Maintaining a close relationship with children is often the biggest challenge for parents during divorce. This is especially true for non-custodial parents who may have joint custody but are unable to be involved in the lives of their children on a daily basis, whether it is because they serve in the military, travel for work, work odd hours, or some other reason.
This arrangement may have worked while married, but parents will now need to take conscious steps for building or maintaining strong relationships with the children. Each family’s dynamics are unique, but there are approaches that can help continue the special bond between parent and child.

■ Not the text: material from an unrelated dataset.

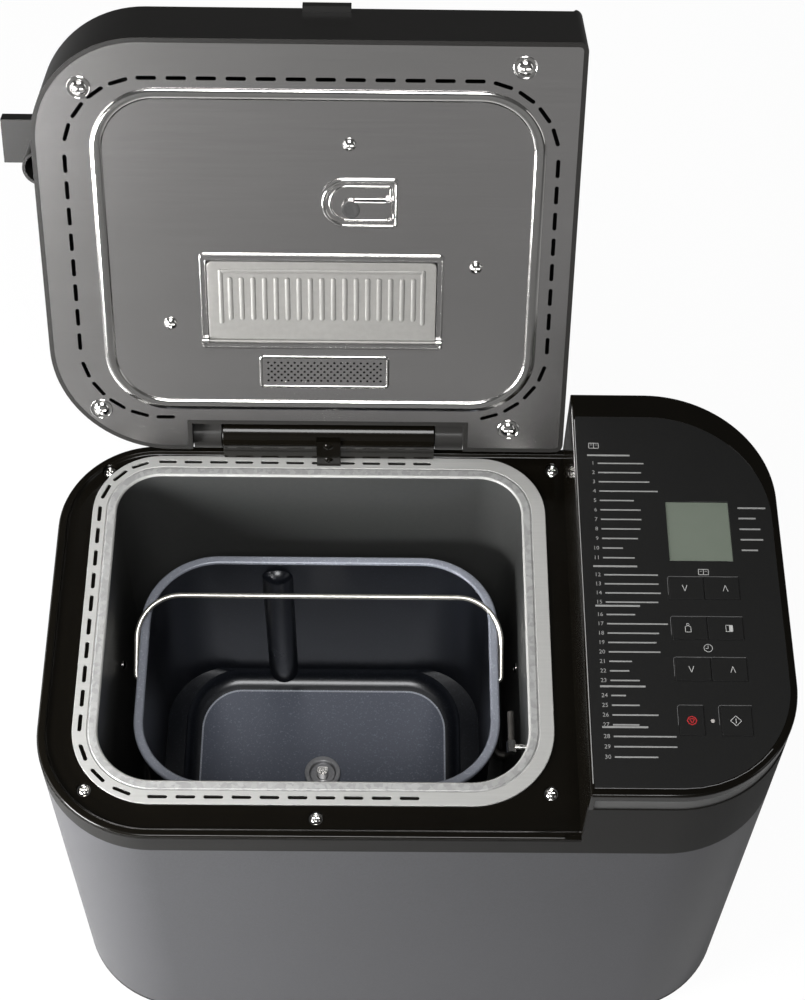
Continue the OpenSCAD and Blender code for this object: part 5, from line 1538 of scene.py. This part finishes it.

5 tips for fostering a connection
Kids will often feel like their lives have been turned upside down. This is because they have, but there are steps a parent can take to reassure them that everything will be okay:
- Be present: Invest as much time as possible in being present. Make plans for activities and follow through. This may involve professional sacrifices, but this investment will pay off as long as your income is sufficient to pay bills and support the family.
- Make coparenting work: The well-being of the children is the priority, so set aside personal issues with an ex-spouse and try to have a strong working relationship while also protecting your parental rights.
- Good screen time: Kids are very comfortable with screens, so take advantage of technology to stay involved even when you are across town or on the other side of the world.
- Maximize your time: Do not overschedule, but try to create positive experiences that lead to lasting memories. Fancy trips may be a part of this, particularly if it was before, but this is about activities that will be fun for the kids and make you look like a hero, whether it is ski weekends, dinner at a favorite restaurant or the latest movie.
- Be flexible: This may contradict the need to maximize your time, but let the children weigh in with what they want to do. This also applies to working with your ex, who likely appreciate the extra effort whenever you can step in because something urgent comes up on their end.
Parenting plans are a good start
Thoughtful parenting plans can provide some helpful guidelines and opportunities for a parent to build their relationship. An experienced family law attorney can help draft one that addresses the unique needs of the children and parents at this time, and how the plan will shift as the children get older and their needs change.